As well as the course notebooks are a couple of informal installation test notebooks. This can be frozen along with the VM and distributed inside it, but the question then arises. So this year I am trying out a simple pattern that bakes test files into the VM and then uses the Vagranfile to copy the files into the shared directory on its first run with a particular shared folder:

config.vm.provision :shell, :inline => <<-SH
    if [ ! -f /vagrant/.firstrun_nbcopy.done ]; then
        # Trust notebooks in immediate child directories of notebook directory
        files=(`find /opt/notebooks/* -maxdepth 2 -name "*.ipynb"`)
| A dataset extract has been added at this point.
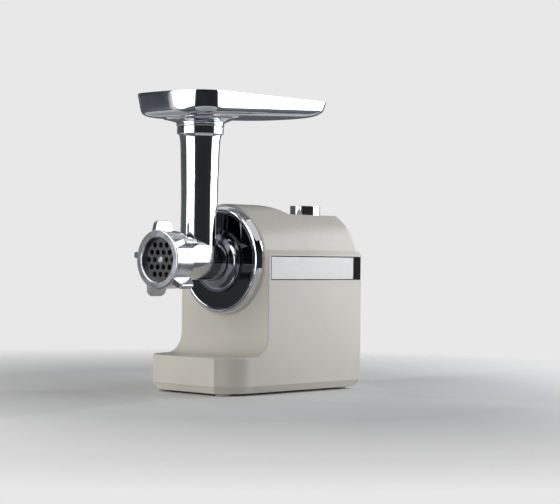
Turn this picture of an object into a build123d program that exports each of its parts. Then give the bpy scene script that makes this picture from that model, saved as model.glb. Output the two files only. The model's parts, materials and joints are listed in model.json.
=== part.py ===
from build123d import *

import math
import os

# Electric meat grinder with a number 8 grinding head.
# X runs across the machine, Y from the ring nut to the rear wall, Z up from the table.
# The head, the auger and the output gear share one horizontal axis along Y.

# ---- overall sizes, mm ----
body_width = 158.0          # across the lower housing
body_depth = 186.0          # front wall to rear wall
lip_overhang = 2.0          # hood lip past the rear wall
head_reach = 121.0          # front wall to the ring nut's face
toe_reach = 73.0            # front wall to the toe's face
axis_z = 170.6              # height of the auger axis
tray_top = 382.6            # rim of the feed tray

# the origin lies on the table, midway between the nut's face and the hood's rear lip
wall_y = (head_reach - body_depth - lip_overhang) / 2
rear_y = wall_y + body_depth
nut_front = wall_y - head_reach
half_width = body_width / 2

# ---- clearances ----
run_fit = 0.08              # radial, shaft in bush
slide_fit = 0.10            # radial, bayonet and plate fits
part_gap = 0.30             # between pieces that only lie beside each other

# ---- housing ----
wall = 2.8
seam_z = 12.0               # joint between the base pan and the housing
toe_top = 48.0
toe_cove = 27.0             # hollow curve from the front wall to the toe
toe_cut_x = 24.0            # corner cut of the toe, across
toe_cut_y = 22.0            # corner cut of the toe, lengthwise
toe_cut_blend = 45.0
toe_edge = 3.0
rear_corner = 3.5
post_top = 44.0             # rear screw posts
belt_rise = 6.9             # auger axis up to the belt's top, where the hood sits
belt_tall = 31.1            # height of the recessed belt
belt_top = axis_z + belt_rise
belt_low = belt_top - belt_tall
belt_inset = 3.0
belt_front = 4.3            # front wall to the start of the belt
grille_return = 18.5        # rear wall to the rear end of the side plates
plate_end = body_depth - grille_return
plate_sink = 0.2
grille_sink = 1.3
belt_slack = 0.25           # round the side plates and the grille

# ---- base pan and feet ----
pan_low = 3.0
pan_taper = 5.0
pan_step = 0.8
pan_wall = 3.0
pan_floor = 2.5
foot_r = 9.5
foot_rise = 1.2             # foot sunk into the pan
front_foot_side = 27.0      # foot centres from the side walls
rear_foot_side = 21.0
front_foot_in = 20.0        # from the toe's face
rear_foot_in = 22.0         # from the rear wall
post_side = 22.0            # base screws from the side walls
post_front_in = 37.0        # from the toe's face
post_rear_in = 50.0         # from the rear wall
post_r = 4.5
post_bite = 9.0             # screw above the seam

# ---- hood ----
arch_inset = 5.2            # arch of the crown, in from the housing's sides
arch_r = half_width - arch_inset
hood_top = axis_z + arch_r
deck_drop = 11.8            # crown down to the lower deck that carries the knob
deck_top = hood_top - deck_drop
slope_y = 50.5              # front wall to the start of the slope behind the crown
slope_round = 38.4
deck_cove = 4.0
hood_lean = 6.7             # rear face, from the lip to the deck
hood_bow = 1.4
rear_edge = 6.0
lip_height = 7.0
lip_edge = 1.2
lip_draw = 4.6              # lip's slope, across
hood_wall = 2.6
lug_tall = 4.0              # screw lugs under the hood
lug_side = 5.0              # half width of a lug, and its screw from the belt wall
lug_front_in = 40.0         # from the front wall
lug_rear_in = 46.0          # from the rear wall
hood_bite = 8.0             # screw above the belt
hood_post = 12.0
skirt_drop = 12.5           # the arch's sides start this far below the belt's top
skirt_low = belt_top - skirt_drop

# ---- bezel, disc and socket ----
bezel_inset = 2.6           # bezel's rim inside the arch
bezel_slope = 6.6           # bezel's rim to its front lip
bezel_bulge = 4.2
bezel_lip = 2.3             # width of the front lip
bezel_r = arch_r - bezel_inset
bezel_front_r = bezel_r - bezel_slope
bezel_proud = 10.8
disc_proud = 11.2
disc_r = bezel_front_r - bezel_lip
disc_sheet = 2.4
disc_rest = 6.3             # disc's rim outside the hole in the front wall
wall_hole_r = disc_r - disc_rest
flare_r = 41.0
flare_front_r = 27.2
flare_proud = 20.0
flare_edge = 14.2
socket_r = 31.0
socket_back = 14.0          # socket's rear face, behind the front wall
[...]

        if [ ${#files[@]} -gt 0 ]; then
            jupyter trust /opt/notebooks/*.ipynb;
            jupyter trust /opt/notebooks/*/*.ipynb;
        fi
        #Copy notebooks into shared directory
        cp -r /opt/notebooks/. /vagrant/notebooks
        touch /vagrant/.firstrun_nbcopy.done
    fi
   SH

This pattern allows files shipped inside the VM to be copied into the shared folder once it is mounted into the VM from host. The files will then persist inside the shared directory, along with a hidden flag file to say the files have been copied. I’m not sure about the benefits of auto-running something inside the VM to manage this copying? Or whether to check that a more recent copy of the files to be copied doesn’t already exist in the shared folder before copying on the first run in the folder?